3. Specify a separate model for each of the four patterns. That’s problematic because the four probabilities have to sum to 1, and the probability of pattern 4 has to be a constant q. Consequently, the three other probabilities have to sum to 1-q. It’s not obvious how to impose that constraint without violating other MAR conditions, especially when X and Y are continuous. I’ve done it for dichotomous X and Y, but that necessitated some trial and error in order to avoid violating the constraint.
So none of those approaches is satisfactory. However, when I presented this problem to Paul von Hippel, who is co-authoring the revision to Missing Data, he came up with the following algorithm for two variables:
1. Start with a sample of data on two variables X and Y, both fully observed.
2. Randomly divide the sample into three groups. The proportions in each group can be whatever you choose.
3. In Group 1, let the probability that Y is missing be a function of X. A logistic regression model would be a natural choice, but it could be a probit model or something else.
4. In Group 2, let the probability that X is missing be a function of Y. Again, there are many possibilities for this function.
5. In Group 3, set both X and Y to be missing.
That’s it. I’ve verified that it works with a simulation. However, I later learned that it’s been done before. It’s one example of class of algorithms for MAR proposed by Robins and Gill (1997) called Randomized Monotone Missingness models. This class of models can handle any number of variables with missing data. These models also allow the probability of falling into each of the subgroups to depend on other variables that are always observed.
So, yes, it’s possible to simulate MAR when two are more variables are missing, and that’s progress. But is it plausible that this algorithm corresponds to any real-world situations? I’m skeptical. The key question is, why would the mechanism producing missing data be different in different subgroups?
For those of us who regularly use multiple imputation or maximum likelihood to handle missing data, I think we are just going to have to live with the MAR assumption, despite its peculiarities. It has been shown to be the weakest assumption that still implies ignorability—that is, the ability to make inferences without having to model the missing data mechanism. So if you’re not satisfied with MAR, you’ll have to engage in a much more complicated modeling process, one that still involves untestable assumptions.
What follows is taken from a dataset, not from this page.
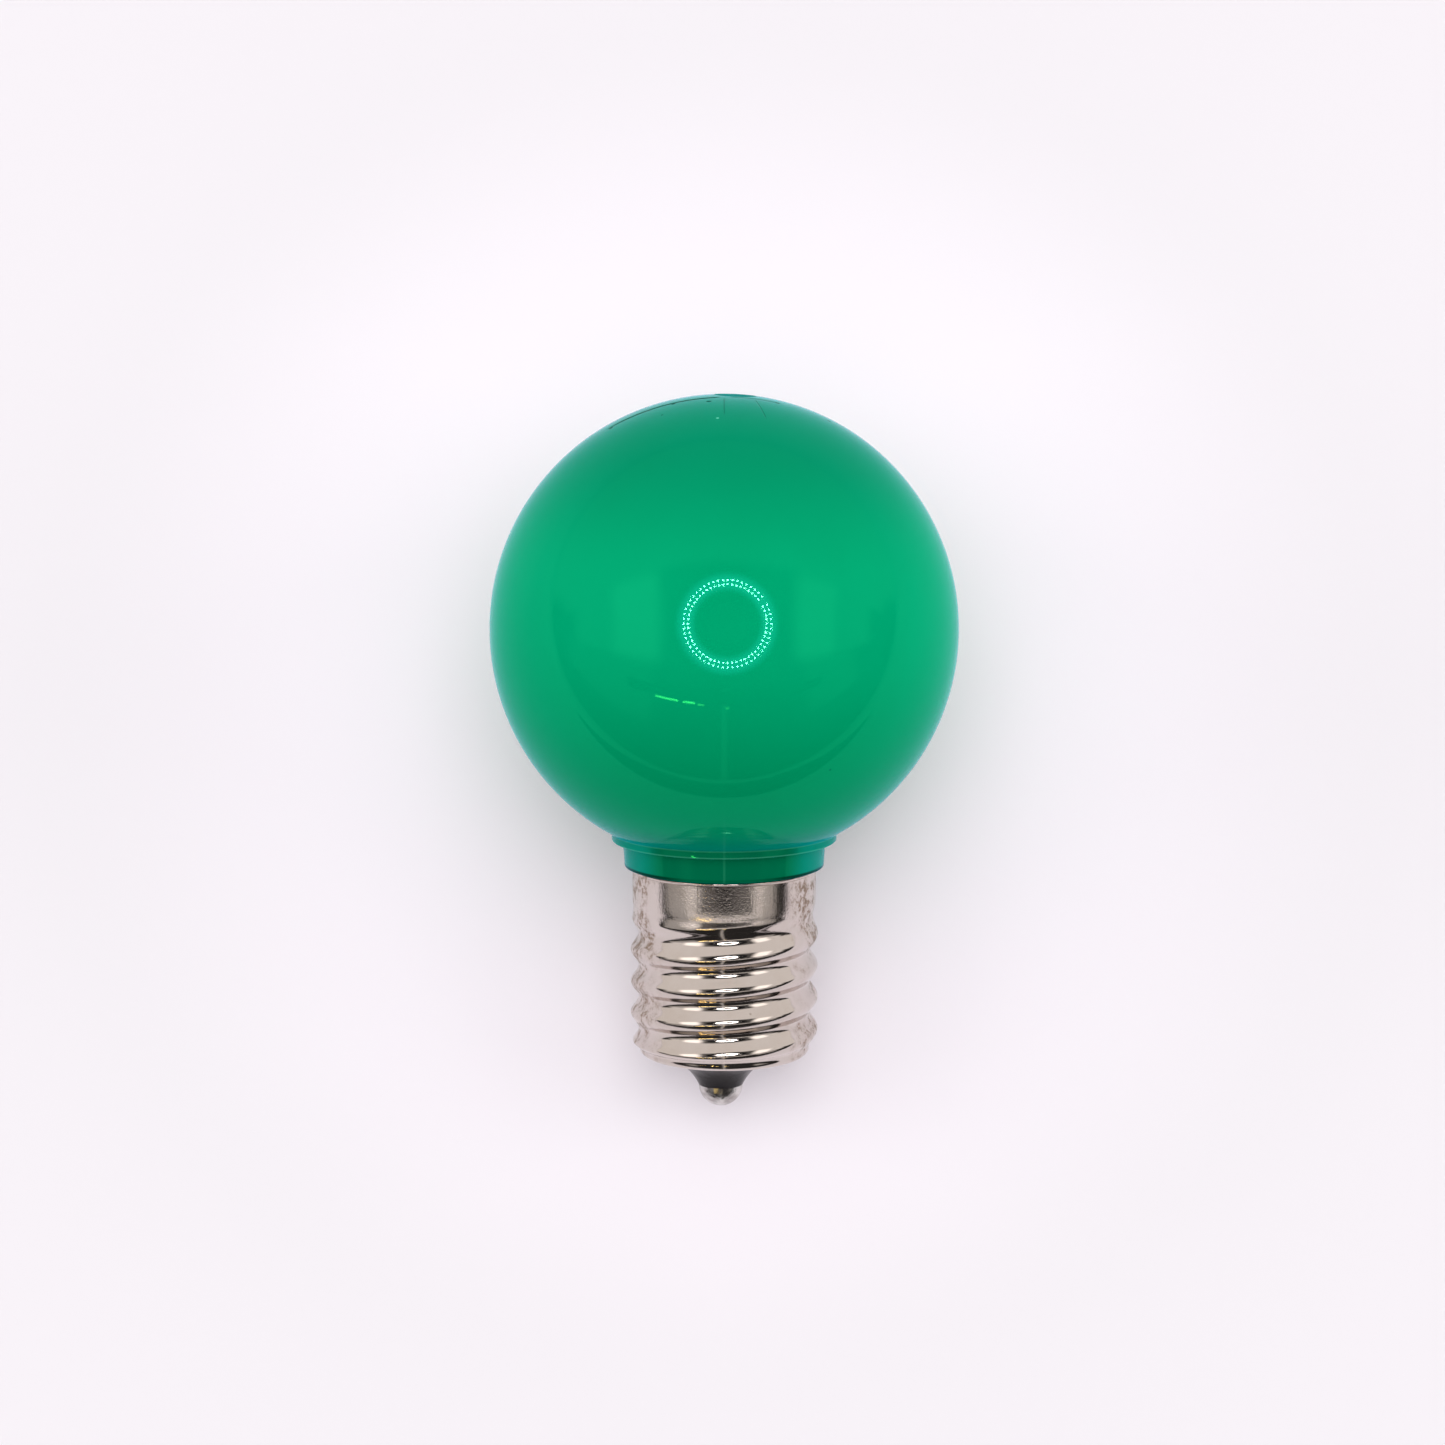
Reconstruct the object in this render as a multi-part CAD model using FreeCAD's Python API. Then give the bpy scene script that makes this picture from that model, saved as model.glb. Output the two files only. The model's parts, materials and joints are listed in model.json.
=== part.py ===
import FreeCAD, Part
import math
import os

# Round Christmas light bulb with a screw cap, lying on its side as it comes to rest.
#
# Four pieces make it: a moulded globe that narrows through a flange and a neck into a spigot, a thin
# pressed cap with a rolled screw thread, a glass insulator that closes the cap, and the domed centre
# contact. Each is drawn upright on the Z axis, with the tip of the contact at zero and the globe at the
# top, and all four are then laid down together. Sizes are in millimetres, angles in degrees.

# Globe, flange, neck and spigot, one moulding
globe_radius = 20.25
flange_radius = 9.80
flange_edge = 0.10
neck_top_radius = 8.84
neck_bottom_radius = 8.70
neck_length = 2.30
neck_edge = 0.15
spigot_length = 4.0
spigot_clearance = 0.04
spigot_lead = 0.4

# How far the flange's lower face lies below the centre of the globe
flange_drop = 18.38

# Flat left where the mould's gate was trimmed off, beside the top of the globe
gate_radius = 1.70
gate_offset = 0.95

# Cap, pressed from thin sheet
cap_wall = 0.25
skirt_radius = 8.04
skirt_length = 4.63
bead_radius = 8.22
bead_height = 0.44
bead_bevel = 0.12
cap_corner = 1.08
cap_end_radius = 8.00
cap_mouth_radius = 5.40

# Screw thread rolled into the cap, right-handed, 9 turns to the inch
thread_pitch = 25.4 / 9
thread_turns = 4
thread_crest_radius = 8.18
thread_root_radius = 7.46
thread_fade_top = 1.30
thread_fade_bottom = 1.30

# Ruled strips that make up one pitch of the thread's outer and inner face
outer_strips = 6
inner_strips = 3
points_per_half_turn = 12

# Insulator
insulator_depth = 2.2
insulator_clearance = 0.02
nose_length = 2.62
nose_base_radius = 4.90
nose_waist_radius = 2.80
nose_waist_length = 1.25
nose_radius = 1.95

# Centre contact, a little off the axis of the cap, with its nose
contact_offset = 0.30
contact_height = 1.94
contact_band = 0.40
contact_bevel = 0.05
shank_radius = 0.80
shank_length = 2.6
shank_clearance = 0.02

# Heights on the upright bulb, from the tip of the contact
cap_bottom = contact_height + nose_length
cap_floor = cap_bottom + cap_wall
thread_bottom = cap_bottom + cap_corner
thread_top = thread_bottom + thread_turns * thread_pitch
cap_top = thread_top + skirt_length
neck_top = cap_top + neck_length
globe_height = neck_top + flange_drop

# Radius at which the cap's flat end passes into its rounded corner
cap_flat_radius = cap_end_radius - cap_corner

# The contact's dome is a part of a sphere that touches zero height
dome_edge_radius = nose_radius - contact_bevel
dome_edge_height = contact_height - contact_band
dome_radius = (dome_edge_radius ** 2 + dome_edge_height ** 2) / (2 * dome_edge_height)
dome_edge_turn = math.degrees(math.atan2(dome_edge_height - dome_radius, dome_edge_radius))

# Side of the upright bulb that faces the floor when it lies down, as an angle about the axis
floor_turn = math.pi / 2

# Widest gap that is closed between two faces of the cap
sewing_gap = 0.00001

AXIS = FreeCAD.Vector(0, 0, 1)
ORIGIN = FreeCAD.Vector(0, 0, 0)
contact_shift = FreeCAD.Vector(-contact_offset, 0, 0)


def point(radius, height):
    return FreeCAD.Vector(radius, 0, height)


def line(start, end):
    return Part.LineSegment(point(*start), point(*end)).toShape()


def corner(centre, radius, first, last):
    """Arc about centre, from the angle first to the angle last, in the plane of a profile."""
    ends = []
    for angle in (first, (first + last) / 2, last):
        turn = math.radians(angle)
        ends.append(point(centre[0] + radius * math.cos(turn), centre[1] + radius * math.sin(turn)))
    return Part.Arc(*ends).toShape()


def revolved(edges):
    """Solid of revolution of a closed profile."""
    return Part.Face(Part.Wire(edges)).revolve(ORIGIN, AXIS, 360)


def globe_shape():
    """Globe, flange, neck and spigot in one closed moulding, with the flat at the gate."""
    crease_turn = math.degrees(math.acos(flange_radius / globe_radius))
    crease_height = globe_height - math.sqrt(globe_radius ** 2 - flange_radius ** 2)
    spigot_radius = skirt_radius - cap_wall - spigot_clearance
    spigot_end = cap_top - spigot_length
    body = revolved([
        corner((0, globe_height), globe_radius, 90, -crease_turn),
        line((flange_radius, crease_height), (flange_radius, neck_top + flange_edge)),
        line((flange_radius, neck_top + flange_edge), (flange_radius - flange_edge, neck_top)),
        line((flange_radius - flange_edge, neck_top), (neck_top_radius, neck_top)),
        line((neck_top_radius, neck_top), (neck_bottom_radius, cap_top + neck_edge)),
        line((neck_bottom_radius, cap_top + neck_edge), (neck_bottom_radius - neck_edge, cap_top)),
        line((neck_bottom_radius - neck_edge, cap_top), (spigot_radius, cap_top)),
        line((spigot_radius, cap_top), (spigot_radius, spigot_end + spigot_lead)),
        line((spigot_radius, spigot_end + spigot_lead), (spigot_radius - spigot_lead, spigot_end)),
        line((spigot_radius - spigot_lead, spigot_end), (0, spigot_end)),
        line((0, spigot_end), (0, globe_height + globe_radius)),
    ])
    gate_turn = math.asin(gate_offset / globe_radius)
    gate_axis = FreeCAD.Vector(math.sin(gate_turn), 0, math.cos(gate_turn))
    gate_centre = point(0, globe_height) + gate_axis * math.sqrt(globe_radius ** 2 - gate_radius ** 2)
    return body.cut(Part.makeCylinder(2 * gate_radius, gate_radius, gate_centre, gate_axis))


def smooth_step(value):
    """Zero below 0, one above 1, and a smooth rise between."""
    share = min(max(value, 0.0), 1.0)
    return share * share * (3 - 2 * share)


def thread_radius(height, turn):
    """Outer radius of the rolled thread at a height and an angle in radians, plain at both ends."""
    middle = (thread_crest_radius + thread_root_radius) / 2
    depth = (thread_crest_radius - thread_root_radius) / 2
    climb = 2 * math.pi * (height - thread_bottom) / thread_pitch
    wave = middle - depth * math.cos(climb - turn)
    top_share = smooth_step((thread_top - height) / thread_fade_top)
    bottom_share = smooth_step((height - thread_bottom) / thread_fade_bottom)
    rolled = skirt_radius + (wave - skirt_radius) * top_share
    return cap_end_radius + (rolled - cap_end_radius) * bottom_share


def thread_heights(turn, strips):
    """Heights, at one angle within a turn, of the lines that bound the strips of the thread.

    They fan out from one point of the bottom rim, climb as helices, and close on one point of the top
    rim.
    """
    share = turn / (2 * math.pi)
    strip = thread_pitch / strips
    first_helix = thread_bottom + share * thread_pitch
    last_helix = first_helix + (thread_turns - 1) * thread_pitch
    heights = [thread_bottom + i * strip * share for i in range(strips)]
    heights += [first_helix + i * strip for i in range((thread_turns - 1) * strips)]
    heights += [last_helix + i * strip * (1 - share) for i in range(strips + 1)]
    return heights


def thread_faces(inset, strips):
    """Ruled strips of the thread, in two halves of a turn, at a depth below the outer radius."""
    faces = []
    for half in (0, 1):
        turns = [math.pi * (half + i / points_per_half_turn) for i in range(points_per_half_turn + 1)]
        columns = []
        for turn in turns:
            column = []
            for height in thread_heights(turn, strips):
                radius = thread_radius(height, turn) - inset
                column.append(FreeCAD.Vector(radius * math.cos(turn), radius * math.sin(turn), height))
            columns.append(column)
        rows = list(zip(*columns))
        edges = []
        for row in rows:
            if row is rows[0] or row is rows[-1]:
                edges.append(Part.Arc(row[0], row[points_per_half_turn // 2], row[-1]).toShape())
            else:
                curve = Part.BSplineCurve()
                curve.interpolate(list(row))
                edges.append(curve.toShape())
        faces += [Part.makeRuledSurface(low, high) for low, high in zip(edges, edges[1:])]
    return faces


def rings(edges):
    """Surfaces of revolution of an open profile, in the same two halves as the thread."""
    half = Part.Wire(edges).revolve(ORIGIN, AXIS, 180)
    other = half.copy()
    other.rotate(ORIGIN, AXIS, 180)
    return half.Faces + other.Faces


def screw_shell_shape():
    """Cap pressed from one sheet: rim bead, skirt, rolled thread and turned-in end."""
    inner_radius = skirt_radius - cap_wall
    bead_start = cap_top - bead_height
    skirt = rings([
        line((skirt_radius, thread_top), (skirt_radius, bead_start)),
        line((skirt_radius, bead_start), (bead_radius, bead_start + bead_bevel)),
        line((bead_radius, bead_start + bead_bevel), (bead_radius, cap_top - bead_bevel)),
        line((bead_radius, cap_top - bead_bevel), (skirt_radius, cap_top)),
        line((skirt_radius, cap_top), (inner_radius, cap_top)),
        line((inner_radius, cap_top), (inner_radius, thread_top)),
    ])
    end = rings([
        corner((cap_flat_radius, thread_bottom), cap_corner, 0, -90),
        line((cap_flat_radius, cap_bottom), (cap_mouth_radius, cap_bottom)),
        line((cap_mouth_radius, cap_bottom), (cap_mouth_radius, cap_floor)),
        line((cap_mouth_radius, cap_floor), (cap_flat_radius, cap_floor)),
        line((cap_flat_radius, cap_floor), (cap_end_radius - cap_wall, thread_bottom)),
    ])
    thread = thread_faces(0, outer_strips) + thread_faces(cap_wall, inner_strips)
    skin = Part.makeCompound(skirt + end + thread)
    skin.sewShape(sewing_gap)
    return Part.Solid(skin.Shells[0])


def insulator_shape():
    """Glass button: a plug seated in the cap, and a nose that narrows in a hollow curve."""
    plug_radius = min(cap_flat_radius, thread_root_radius - cap_wall) - insulator_clearance
    mouth_radius = cap_mouth_radius - insulator_clearance
    plug_top = cap_floor + insulator_depth
    waist_height = contact_height + nose_waist_length
    plug = revolved([
        line((0, cap_bottom), (mouth_radius, cap_bottom)),
        line((mouth_radius, cap_bottom), (mouth_radius, cap_floor)),
        line((mouth_radius, cap_floor), (plug_radius, cap_floor)),
        line((plug_radius, cap_floor), (plug_radius, plug_top)),
        line((plug_radius, plug_top), (0, plug_top)),
        line((0, plug_top), (0, cap_bottom)),
    ])
    flare = Part.Arc(point(nose_base_radius, cap_bottom), point(nose_waist_radius, waist_height),
                     point(nose_radius, contact_height))
    nose = revolved([
        flare.toShape(),
        line((nose_radius, contact_height), (0, contact_height)),
        line((0, contact_height), (0, cap_bottom)),
        line((0, cap_bottom), (nose_base_radius, cap_bottom)),
    ])
    nose.translate(contact_shift)
    hole = Part.makeCylinder(shank_radius + shank_clearance, plug_top, contact_shift, AXIS)
    return plug.fuse(nose).cut(hole)


def contact_shape():
    """Domed contact, with the shank that holds it in the insulator."""
    shank_top = contact_height + shank_length
    contact = revolved([
        corner((0, dome_radius), dome_radius, -90, dome_edge_turn),
        line((dome_edge_radius, dome_edge_height), (nose_radius, contact_height)),
        line((nose_radius, contact_height), (shank_radius, contact_height)),
        line((shank_radius, contact_height), (shank_radius, shank_top)),
        line((shank_radius, shank_top), (0, shank_top)),
        line((0, shank_top), (0, 0)),
    ])
    contact.translate(contact_shift)
    return contact


def rest_tilt():
    """Slope of the axis, down from the globe, at which the cap meets the floor that the globe lies on.

    Each line of the thread on the floor's side, and the rounded corner of the end, gives a slope. The
    lowest is the one at which the bulb comes to rest.
    """
    rounds = [(thread_bottom, cap_flat_radius, cap_corner)]
    for height in thread_heights(floor_turn, outer_strips):
        rounds.append((height, thread_radius(height, floor_turn), 0))
    tilts = []
    for height, out, swell in rounds:
        along = globe_height - height
        tilts.append(math.asin((globe_radius - swell) / math.hypot(along, out)) - math.atan2(out, along))
    return min(tilts)


def lay_down(shape):
    """Turn a piece from upright to its rest on the floor, centred under the whole bulb."""
    tilt = rest_tilt()
    shape.rotate(ORIGIN, FreeCAD.Vector(1, 0, 0), math.degrees(tilt) - 90)
    far_end = globe_height * math.cos(tilt) + globe_radius
    near_end = dome_radius * math.cos(tilt) - dome_radius
    drop = globe_radius - globe_height * math.sin(tilt)
    shape.translate(FreeCAD.Vector(0, -(far_end + near_end) / 2, drop))


NODES = {
    "globe": globe_shape,
    "screw_shell": screw_shell_shape,
    "insulator": insulator_shape,
    "centre_contact": contact_shape,
}

os.makedirs("parts", exist_ok=True)
for name, make_shape in NODES.items():
    piece = make_shape()
    lay_down(piece)
    piece.exportStep("parts/" + name + ".step")
    print(name, piece.isValid(), len(piece.Solids), len(piece.Faces), round(piece.Volume, 2))
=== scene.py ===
"""Looks of a round coloured light bulb that lies on a pale floor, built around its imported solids."""

import json
import logging
import math
from dataclasses import dataclass
from enum import Enum

import bpy
from mathutils import Matrix, Vector


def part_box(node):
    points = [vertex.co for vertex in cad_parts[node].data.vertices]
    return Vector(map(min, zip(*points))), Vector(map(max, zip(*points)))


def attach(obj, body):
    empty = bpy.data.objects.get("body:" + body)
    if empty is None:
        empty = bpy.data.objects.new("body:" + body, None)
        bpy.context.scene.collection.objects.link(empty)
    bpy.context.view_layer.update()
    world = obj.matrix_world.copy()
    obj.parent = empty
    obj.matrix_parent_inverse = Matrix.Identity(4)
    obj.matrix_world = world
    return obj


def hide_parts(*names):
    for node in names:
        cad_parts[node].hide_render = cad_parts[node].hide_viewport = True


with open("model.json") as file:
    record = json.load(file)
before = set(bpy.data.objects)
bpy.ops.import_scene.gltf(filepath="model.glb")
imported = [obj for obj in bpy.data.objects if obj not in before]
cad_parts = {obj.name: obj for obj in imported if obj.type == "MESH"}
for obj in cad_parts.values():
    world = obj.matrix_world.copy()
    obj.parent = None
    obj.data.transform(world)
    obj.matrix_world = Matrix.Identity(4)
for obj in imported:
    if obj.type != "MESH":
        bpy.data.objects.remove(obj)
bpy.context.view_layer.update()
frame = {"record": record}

LOG = logging.getLogger("light_bulb")
MM = 0.001
INCH = 25.4 * MM
ORIGIN = (0.0, 0.0, 0.0)
ACROSS = Vector((1.0, 0.0, 0.0))


class Slot(Enum):
    """Material slots of the record."""

    PLASTIC = "green_plastic"
    NICKEL = "nickel_plate"
    GLASS = "black_glass"
    TIN = "bright_tin"


def rgb(red: float, green: float, blue: float) -> tuple[float, float, float, float]:
    """Gives a colour full alpha.

    Args:
        red: its red part.
        green: its green part.
        blue: its blue part.

    Returns:
        The colour.
    """
    return (red, green, blue, 1.0)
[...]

Before concluding, I should mention that there is one situation where MAR makes sense and can also be easily simulated. That’s the case of a longitudinal study with drop out as the only cause of missing data. In that case, MAR means that drop out can depend on anything that is observed before the drop out. But it can’t depend on anything that would have been observed after the drop out.
For some applications, you might still suspect that drop out depends on what would have been observed immediately after the drop out. But at least MAR in that setting is an assumption that is plausible, understandable, and algorithmically reproducible.
Little, Roderick J.A., and Donald B. Rubin (2002) Statistical Analysis with Missing Data. Wiley.
Robins, James M., and Richard D. Gill (1997) “Non-response models for the analysis of non-monotone ignorable missing data.” Statistics in Medicine 16: 39-56.